Judgment reversed and case remanded for further proceedings not inconsistent with this opinion.

JACOBS, J., concurs in the result. HOFFMAN, J., files a concurring and dissenting opinion in which VAN der VOORT, J., joins. SPAETH, J., files a concurring opinion. PRICE, J., dissents.

. A statute providing for a spousal exception was held to dictate a contrary result in Re Leeds and Co., 49 La.Ann. 501, 21 So. 617 (1897). See Annotation, 121 A.L.R. 1382.

. Appellee’s argument that the exchange of deeds in November of 1960 constituted “substantial performance . . . within the same period” thereby rendering the statute inapplicable is devoid of merit.
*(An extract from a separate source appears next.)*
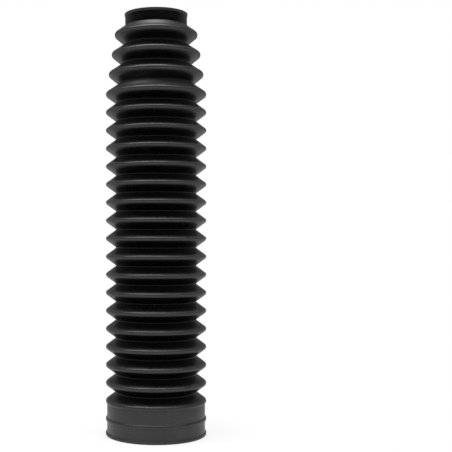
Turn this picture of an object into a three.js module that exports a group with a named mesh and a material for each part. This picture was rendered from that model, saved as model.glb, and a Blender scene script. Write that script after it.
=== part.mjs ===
import * as THREE from "three";

// Bellows gaiter for a motorcycle fork leg, moulded in one piece from rubber.
// Millimetres, +Z up: the axis is Z and the bottom face lies on z = 0.

// Top collar, which grips the fork tube
const topBore = 37;
const topCollarHeight = 7.85;
const lipProud = 0.4;
const lipLean = 0.15;
const lipHeight = 1.7;
const lipFade = 0.25;
const lipRounding = 0.25;

// Bottom collar, which fits over the fork's lower leg
const bottomBore = 60;
const bottomWall = 2.15;
const beadProud = 0.8;
const middleBeadRise = 10.6;
const middleBeadHeight = 2.8;
const middleBeadRounding = 0.7;
const rimBeadHeight = 1.8;
const rimBeadRounding = 0.3;

// Bellows: folds of full size, the lowest of which is the bottom collar's shoulder
const wall = 1.85;
const fullFolds = 18;
const foldPitch = 11.8;
const foldDepth = 6.6;
const crestRounding = 1.7;
const rootRounding = 0.3;
const shoulderRise = 22;

// Taper: wider spaced folds that shrink towards the neck
const taperFolds = 3;
const taperPitch = 13;
const taperDepth = 7.2;
const taperRootLift = 0.2;
const taperRounding = 2.1;
const taperStep = 1.95;
const firstCrestProud = 6.85;
const neckRise = 6.05;

// Fineness of the turned surface
const turnSteps = 40;
const arcCorners = 2;
const sameCorner = 1e-6;

const boreRadius = topBore / 2;
const neckRadius = boreRadius + wall;
const socketRadius = bottomBore / 2;
const collarRadius = socketRadius + bottomWall;
const crestRadius = collarRadius + beadProud;
const taperFoot = shoulderRise + (fullFolds - 1) * foldPitch;
const firstCrestHeight = taperFoot + taperFolds * taperPitch;
const neckHeight = firstCrestHeight + neckRise;
const topHeight = neckHeight + topCollarHeight;

const point = (radius, height) => new THREE.Vector2(radius, height);

// A bend of the wall. Its rounding is that of the outer skin: positive at a crest, negative at a root.
function bend(radius, height, rounding) {
  return { centre: point(radius - rounding, height), rounding };
}

// The angle that the outward normal of the straight flank between two bends makes with the radial.
function flankNormal(upper, lower) {
  const run = lower.centre.clone().sub(upper.centre);
  const lean = Math.acos((upper.rounding - lower.rounding) / run.length());
  return Math.atan2(run.y, run.x) + lean;
}

// The corners of flats that touch an arc, as the normal swings from one angle to the other.
function arc(centre, radius, from, to, corners) {
  const swing = (to - from) / corners;
  const reach = radius / Math.cos(swing / 2);
  return Array.from({ length: corners }, (_, i) => {
    const angle = from + (i + 0.5) * swing;
    return point(centre.x + reach * Math.cos(angle), centre.y + reach * Math.sin(angle));
  });
}

// Crests from the neck down to the shoulder, each as its radius and height.
function crestList() {
  const crests = [];
  for (let i = 0; i < taperFolds; i++) {
    const radius = Math.min(crestRadius, neckRadius + firstCrestProud + i * taperStep);
    crests.push(point(radius, firstCrestHeight - i * taperPitch));
  }
  for (let i = 0; i < fullFolds; i++) {
    crests.push(point(crestRadius, taperFoot - i * foldPitch));
  }
  return crests;
}

// Every bend from the neck to the shoulder: a root lies midway between two crests, a little
// higher in the taper.
function bendList() {
  const bends = [bend(neckRadius, neckHeight, -rootRounding)];
  crestList().forEach((crest, i, crests) => {
    if (i > 0) {
      const middle = crest.clone().add(crests[i - 1]).multiplyScalar(0.5);
      const tapered = i <= taperFolds;
      const depth = tapered ? taperDepth : foldDepth;
      const lift = tapered ? taperRootLift : 0;
      bends.push(bend(middle.x - depth, middle.y + lift, -rootRounding));
    }
    bends.push(bend(crest.x, crest.y, i <= taperFolds ? taperRounding : crestRounding));
  });
  return bends;
}

const bends = bendList();
const normals = bends.slice(1).map((lower, i) => flankNormal(bends[i], lower));
const shoulderEnd = -Math.acos(1 - beadProud / crestRounding);

// The bellows' wall at a depth under the outer skin. Bends that are tight there become one corner.
function skin(depth, count) {
  return bends.slice(0, count).flatMap(({ centre, rounding }, i) => {
    const radius = rounding - depth;
    const from = i === 0 ? 0 : normals[i - 1];
    const to = i < normals.length ? normals[i] : shoulderEnd;
    const corners = Math.abs(radius) > rootRounding ? arcCorners : 1;
    return arc(centre, radius, from, to, corners);
  });
}

// The top collar's outside, from the rim face down to its plain part. The lip leans in downwards.
function lip() {
  const lipRadius = neckRadius + lipProud;
  const centre = point(lipRadius - lipRounding, topHeight - lipRounding);
  return [
    point(centre.x, topHeight),
    ...arc(centre, lipRounding, Math.PI / 2, 0, arcCorners),
    point(lipRadius - lipLean, topHeight - lipHeight + lipFade),
    point(neckRadius, topHeight - lipHeight),
  ];
}

// A raised band with broken edges round the bottom collar.
function bead(top, bottom, edgeRounding) {
  const rounding = Math.min(edgeRounding, beadProud);
  return [
    point(collarRadius, top),
    point(crestRadius - rounding, top),
    point(crestRadius, top - rounding),
    point(crestRadius, bottom + rounding),
    point(crestRadius - rounding, bottom),
  ];
}

// The bottom collar's outside, from the foot of the shoulder down to the bottom face.
function bottomCollar() {
  const shoulderFoot = shoulderRise + crestRounding * Math.sin(shoulderEnd);
  const beadTop = middleBeadRise + middleBeadHeight / 2;
  const beadBottom = middleBeadRise - middleBeadHeight / 2;
  return [
    point(collarRadius, shoulderFoot),
    ...bead(beadTop, beadBottom, middleBeadRounding),
    point(collarRadius, beadBottom),
    ...bead(rimBeadHeight, 0, rimBeadRounding),
  ];
}

// The socket's blind end, where its wall meets the inside of the last flank.
function socketTop() {
  const normal = normals.at(-1);
  const root = bends.at(-2);
  const reach = root.rounding - wall;
  const x = root.centre.x + reach * Math.cos(normal);
  const y = root.centre.y + reach * Math.sin(normal);
  return point(socketRadius, y - (socketRadius - x) / Math.tan(normal));
}

// The closed section, down the outside and up the inside. Corners that fall together count
// once, and a lathe faces outwards when its profile runs the other way.
const section = [
  point(boreRadius, topHeight),
  ...lip(),
  ...skin(0, bends.length),
  ...bottomCollar(),
  point(socketRadius, 0),
  socketTop(),
  ...skin(wall, bends.length - 1).reverse(),
  point(boreRadius, topHeight),
].filter((corner, i, all) => i === 0 || corner.distanceTo(all[i - 1]) > sameCorner).reverse();

const rubber = new THREE.MeshStandardMaterial({
  color: 0x1c1c1c,
  roughness: 0.35,
  metalness: 0,
});

const gaiter = new THREE.Mesh(new THREE.LatheGeometry(section, turnSteps), rubber);
gaiter.name = "gaiter";
gaiter.rotation.x = Math.PI / 2;

const part = new THREE.Group();
part.add(gaiter);

export default part;
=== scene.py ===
import math
import bmesh
import bpy
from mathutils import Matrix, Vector


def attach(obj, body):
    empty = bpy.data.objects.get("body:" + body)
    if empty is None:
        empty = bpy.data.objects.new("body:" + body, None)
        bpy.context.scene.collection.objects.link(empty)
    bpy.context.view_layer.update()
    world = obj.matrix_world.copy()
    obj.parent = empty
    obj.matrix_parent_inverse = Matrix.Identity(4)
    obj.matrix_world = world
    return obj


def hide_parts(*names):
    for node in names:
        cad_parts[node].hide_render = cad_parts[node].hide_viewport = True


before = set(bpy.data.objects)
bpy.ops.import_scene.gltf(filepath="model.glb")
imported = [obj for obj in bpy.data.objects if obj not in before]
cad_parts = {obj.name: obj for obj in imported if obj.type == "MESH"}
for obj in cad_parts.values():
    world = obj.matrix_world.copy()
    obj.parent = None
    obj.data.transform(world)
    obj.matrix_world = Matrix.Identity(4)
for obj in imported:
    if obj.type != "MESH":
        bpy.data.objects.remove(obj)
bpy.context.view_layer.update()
bpy.ops.object.select_all(action="DESELECT")
mm = 0.001

# Where the photograph was taken from. Columns and rows are pixels of the 452 pixel picture.
viewpoint = {
    "imageWidth": 452,
    "axisColumn": 156.09,  # the gaiter's axis
    "horizonRow": 231.69,  # level with the lens
    "pixelSize": 0.6575 * mm,  # in the plane of the axis
    "distance": 595.2 * mm,  # from the lens to the axis
    "height": 132.7 * mm,  # of the lens over the floor
    "sensor": 36.0,
    "clipStart": 10 * mm,
}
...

This construction of the statute, while grammatically defensible, leads to the absurd result that an action based upon a contract on which there was substantial performance the day after its signing will never be barred. There must have been substantial performance or a written acknowledgment of the obligation within five years from the date of the agreement and the action must be brought within five years from the substantial performance or written acknowledgment to avoid the bar of the statute. For a construction of another Pennsylvania statute using similar language, see Murphy v. Green, 48 Pa.Super. 1 (1911).

. Act of June 21, 1937, P.L. 1982.

. Defendant’s brief implies that plaintiff is precluded from asserting the inapplicability of the release by her failure to assert grounds for its reformation — e. g., mutual mistake or fraud. However, delineating the scope of a general release is construction, not reformation; the task before the court is to identify the subject matter of the release. See Gould v. Lee, 55 Pa. 99, 108-09 (1867).